I was looking for the Beats, looking for the ghost of Jack Kerouac. Yeah I was 30 to 40 years too late, I know, but there were still a lot of old hippie-beatnik types around, old Berkeley-ized free-speechers, flower-power grandparents... I did what any self-respecting artist did -- I got a job driving a taxicab.

Driving a cab in San Francisco is one of the best jobs in the world because almost everyone who gets in is a tourist in a good mood because they're in one of the greatest cities in the world. I started setting up my own touring service, doing flat-rate excursions through Golden Gate Park after dark, sneaking people from France into the Arboretum under full moons, or taking them down to the end of the Great Highway to watch the moon drop into the ocean, or up the Marin County coast smelling the wet eucalyptus, seeing Redwoods in a fog. Special trips, like driving families with young children up the famous Lombard Street, "crookedist street in the world" -- up, instead of down, or taking them to feed the buffalo in the park, how they liked sourdough best stuck through the fence holes into their big gray tongues. San Francisco is a giant amusement park for visitors, really.

When I first started giving off-the-meter tours, I would do things, like have some folks from Japan -- one night tell me they wanted to get to "314 GROVE" Street, which is practically way out in the avenues. So we drove around and around and I couldn't find "314 GROVE" until I finally figured out they wanted "Fisherman's Wharf,"" -- ohhhh... Fisherman's WHARRfffff..."
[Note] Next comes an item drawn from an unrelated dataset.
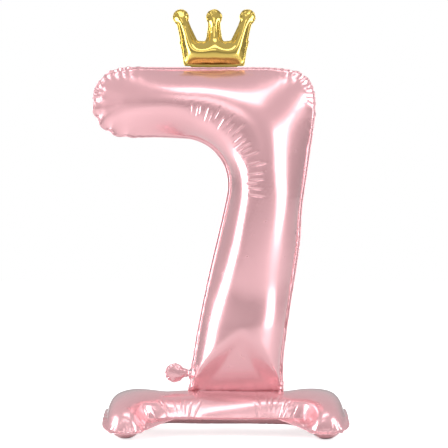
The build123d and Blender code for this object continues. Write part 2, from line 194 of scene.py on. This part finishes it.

One night, a man in my cab made me take him to his house in Sausalito, where he cooked dinner for me, and we played billiards and ping pong. He kept telling me not to worry because "I'm a great guy! Everybody knows me!" But I could tell he was just really lonely, so I stayed and took the $10 tip.

First time I ever saw a real beatnik? Cape Cod, 1960's out in Provincetown. He was walking around in bare feet with a banana in his back pocket. I remember that banana standing out as something different, and my Dad worrying about the whole barefoot thing because he owned a shoe store back in Detroit.

I got to read one night in a "Taxi Poet Night" held at an anarchist bookstore called "Bound Together" in the panhandle:

"San Francisco, Rainy April
Jessica jumped me in the Haight Street hallway
what could I do
she was on mushrooms
I was on glue."

Yeah, I know.

I always feared I'd end up a San Francisco muttering old bum, the kind of guy the tourists cower from -- the kind of guy that makes the city not quite so beautiful.

One night, Gregory Corso fell into my cab. Gregory Corso! "Can you take me to 19th and Guerrero?"

Grey sweater, granny glasses flung down, drunk and disheveled. Gregory Corso, angel-headed beatnik hipster guy -- par excellence -- who wrote the epigraph to Ginsberg's seminal "Kaddish: Be A Star Screwer!" That was it -- the whole thing.

So Corso was in my cab, and as I let him out, I gave him his change and said, "Um, I just wanna tell you that my friends all admire you and we wanna be like you."

"Like me?"

"And your friends, yeah, we all try and be beat, you know -- it's all hopeless, so there's nothing left to do but hope?"

"I used to have some beat friends," he said. He put his grandma glasses back on his head and walked away down Guerrero.

That was too much for me. The next day I quit driving a cab.

A month later I left the Bay for greener pastures.